## Task goal
Pull out each line of the records holding the string "hinge".

## Stored data
####################
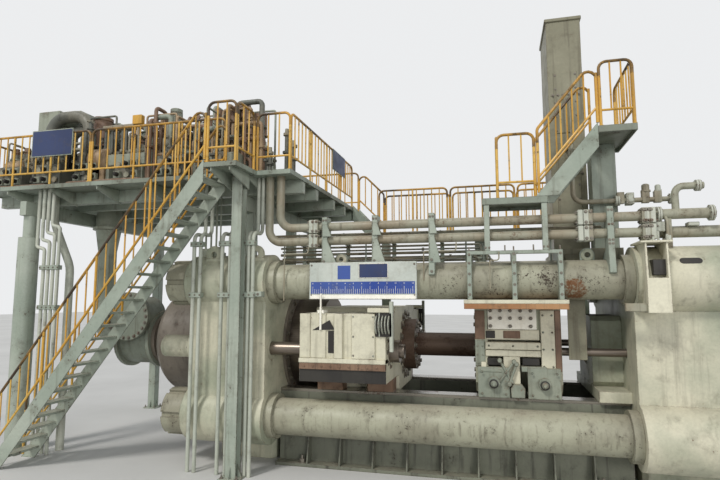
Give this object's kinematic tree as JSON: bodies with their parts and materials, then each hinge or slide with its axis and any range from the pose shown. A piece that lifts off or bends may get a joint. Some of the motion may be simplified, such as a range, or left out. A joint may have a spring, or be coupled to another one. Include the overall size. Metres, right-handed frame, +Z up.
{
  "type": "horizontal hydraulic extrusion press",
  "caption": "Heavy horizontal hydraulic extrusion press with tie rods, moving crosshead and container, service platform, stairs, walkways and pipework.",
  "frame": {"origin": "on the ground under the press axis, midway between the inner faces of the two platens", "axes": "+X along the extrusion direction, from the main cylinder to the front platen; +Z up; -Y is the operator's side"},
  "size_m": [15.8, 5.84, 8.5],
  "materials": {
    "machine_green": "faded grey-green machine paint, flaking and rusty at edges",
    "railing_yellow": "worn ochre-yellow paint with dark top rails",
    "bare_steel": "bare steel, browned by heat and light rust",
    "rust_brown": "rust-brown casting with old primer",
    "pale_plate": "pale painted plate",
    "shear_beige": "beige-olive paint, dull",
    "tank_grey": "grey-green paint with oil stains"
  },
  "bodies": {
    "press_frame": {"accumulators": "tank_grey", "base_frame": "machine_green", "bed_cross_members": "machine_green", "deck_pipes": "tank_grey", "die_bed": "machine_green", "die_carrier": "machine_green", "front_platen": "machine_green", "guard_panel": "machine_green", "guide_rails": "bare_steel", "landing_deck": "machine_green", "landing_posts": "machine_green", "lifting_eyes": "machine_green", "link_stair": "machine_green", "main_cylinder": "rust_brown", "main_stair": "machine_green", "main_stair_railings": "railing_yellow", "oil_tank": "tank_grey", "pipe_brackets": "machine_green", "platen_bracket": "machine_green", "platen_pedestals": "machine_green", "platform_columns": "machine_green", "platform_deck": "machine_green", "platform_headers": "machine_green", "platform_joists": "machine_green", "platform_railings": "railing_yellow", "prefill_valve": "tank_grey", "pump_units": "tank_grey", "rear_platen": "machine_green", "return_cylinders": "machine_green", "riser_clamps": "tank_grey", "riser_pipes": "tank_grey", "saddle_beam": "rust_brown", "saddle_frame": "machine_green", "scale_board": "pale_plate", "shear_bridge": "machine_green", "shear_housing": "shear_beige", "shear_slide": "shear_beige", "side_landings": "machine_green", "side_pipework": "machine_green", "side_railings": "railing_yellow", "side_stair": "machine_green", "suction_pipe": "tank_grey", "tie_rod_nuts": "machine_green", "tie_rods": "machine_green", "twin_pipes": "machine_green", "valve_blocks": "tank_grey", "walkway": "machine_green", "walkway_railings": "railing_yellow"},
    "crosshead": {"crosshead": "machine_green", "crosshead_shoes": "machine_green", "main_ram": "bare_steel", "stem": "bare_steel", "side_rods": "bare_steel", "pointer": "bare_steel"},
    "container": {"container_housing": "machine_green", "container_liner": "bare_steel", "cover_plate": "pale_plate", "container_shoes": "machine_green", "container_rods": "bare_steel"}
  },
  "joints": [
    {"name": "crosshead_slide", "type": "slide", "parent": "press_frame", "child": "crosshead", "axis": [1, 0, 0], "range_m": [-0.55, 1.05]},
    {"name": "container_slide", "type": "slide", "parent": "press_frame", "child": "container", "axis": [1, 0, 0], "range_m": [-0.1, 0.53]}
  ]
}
####################
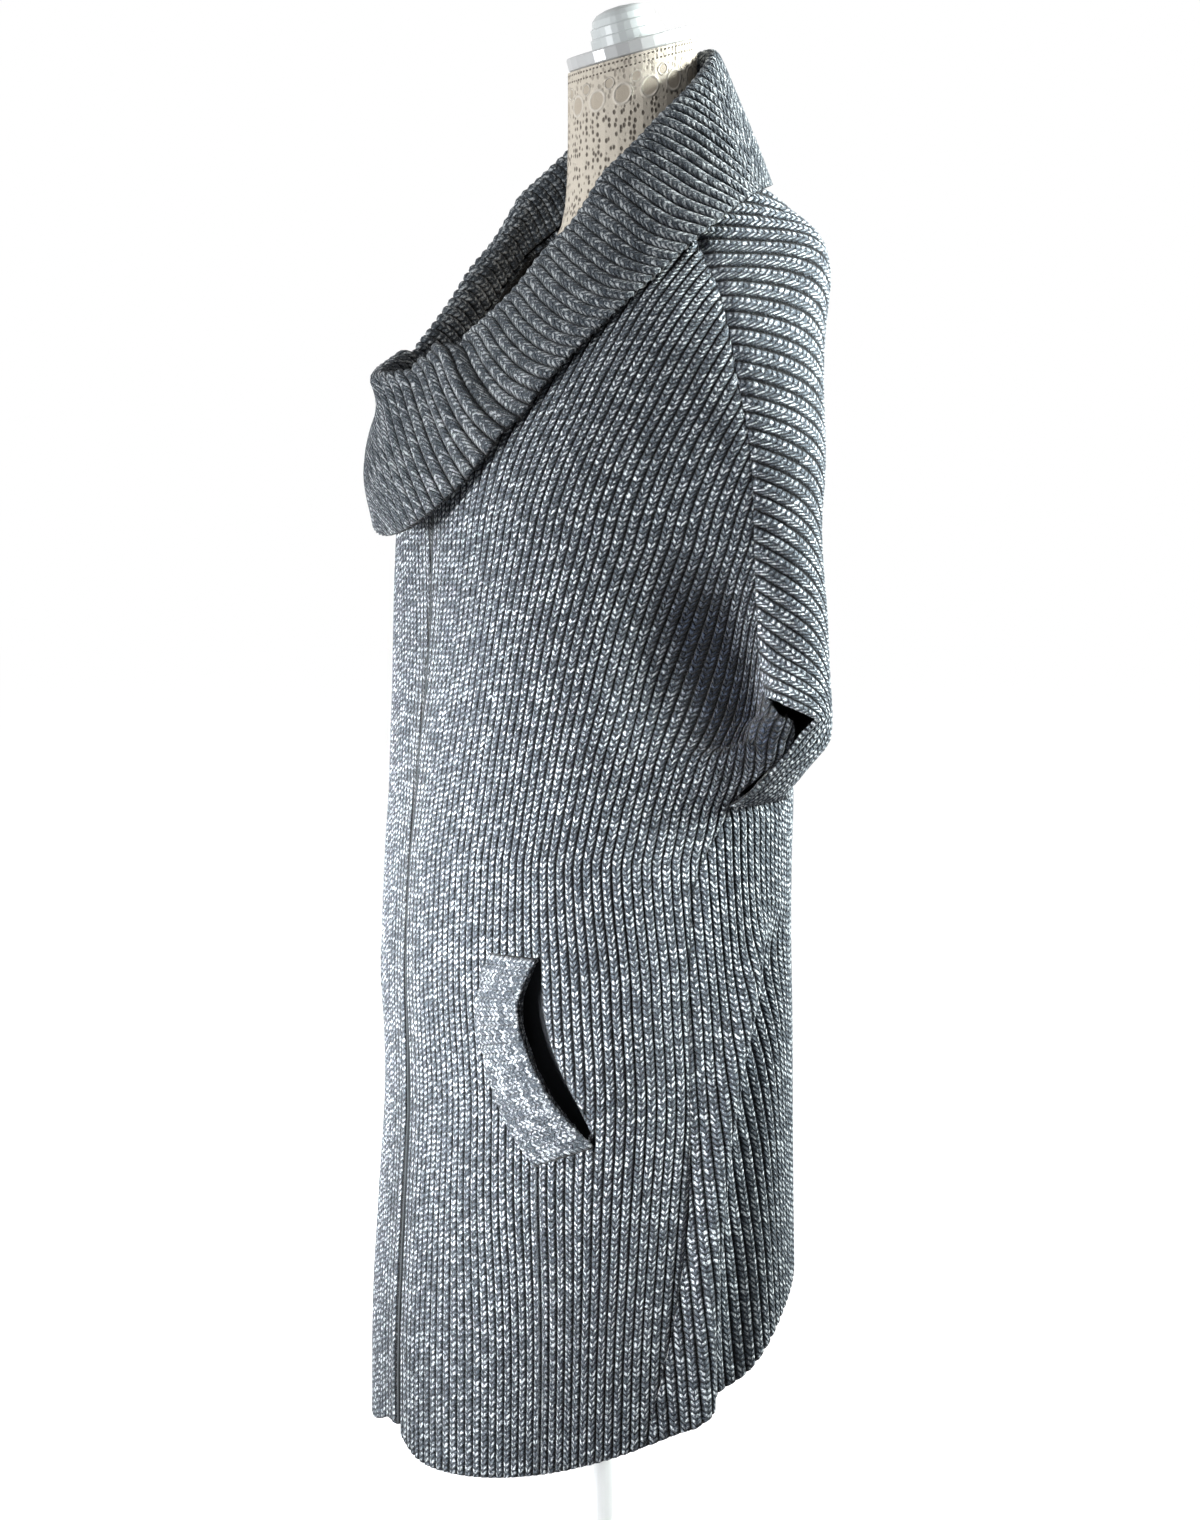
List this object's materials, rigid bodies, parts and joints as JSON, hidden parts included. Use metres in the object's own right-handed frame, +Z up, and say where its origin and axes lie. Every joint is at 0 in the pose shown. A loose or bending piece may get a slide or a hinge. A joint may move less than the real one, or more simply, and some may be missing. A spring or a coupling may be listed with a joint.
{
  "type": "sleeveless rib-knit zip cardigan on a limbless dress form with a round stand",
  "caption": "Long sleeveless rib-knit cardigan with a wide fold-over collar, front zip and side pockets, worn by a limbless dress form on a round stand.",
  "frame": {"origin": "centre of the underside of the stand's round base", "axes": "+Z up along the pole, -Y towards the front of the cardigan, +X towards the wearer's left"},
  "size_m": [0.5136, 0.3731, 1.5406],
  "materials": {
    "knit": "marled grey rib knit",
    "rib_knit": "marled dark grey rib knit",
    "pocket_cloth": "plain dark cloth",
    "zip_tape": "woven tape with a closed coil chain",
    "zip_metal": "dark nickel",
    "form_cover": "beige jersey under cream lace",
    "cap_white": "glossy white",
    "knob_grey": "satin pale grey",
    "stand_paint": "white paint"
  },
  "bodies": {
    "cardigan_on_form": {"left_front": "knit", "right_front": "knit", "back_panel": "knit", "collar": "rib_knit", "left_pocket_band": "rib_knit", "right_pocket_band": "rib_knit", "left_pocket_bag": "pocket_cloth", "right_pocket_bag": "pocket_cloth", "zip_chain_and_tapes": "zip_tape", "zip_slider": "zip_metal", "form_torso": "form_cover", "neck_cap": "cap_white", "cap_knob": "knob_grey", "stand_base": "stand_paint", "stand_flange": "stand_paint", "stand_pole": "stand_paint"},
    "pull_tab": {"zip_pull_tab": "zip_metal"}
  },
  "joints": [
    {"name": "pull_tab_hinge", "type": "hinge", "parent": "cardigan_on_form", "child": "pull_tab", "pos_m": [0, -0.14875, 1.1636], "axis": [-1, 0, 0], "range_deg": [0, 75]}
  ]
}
####################
## The answer
Give this object's kinematic tree as JSON: bodies with their parts and materials, then each hinge or slide with its axis and any range from the pose shown. A piece that lifts off or bends may get a joint. Some of the motion may be simplified, such as a range, or left out. A joint may have a spring, or be coupled to another one. Include the overall size. Metres, right-handed frame, +Z up.
List this object's materials, rigid bodies, parts and joints as JSON, hidden parts included. Use metres in the object's own right-handed frame, +Z up, and say where its origin and axes lie. Every joint is at 0 in the pose shown. A loose or bending piece may get a slide or a hinge. A joint may move less than the real one, or more simply, and some may be missing. A spring or a coupling may be listed with a joint.
    {"name": "pull_tab_hinge", "type": "hinge", "parent": "cardigan_on_form", "child": "pull_tab", "pos_m": [0, -0.14875, 1.1636], "axis": [-1, 0, 0], "range_deg": [0, 75]}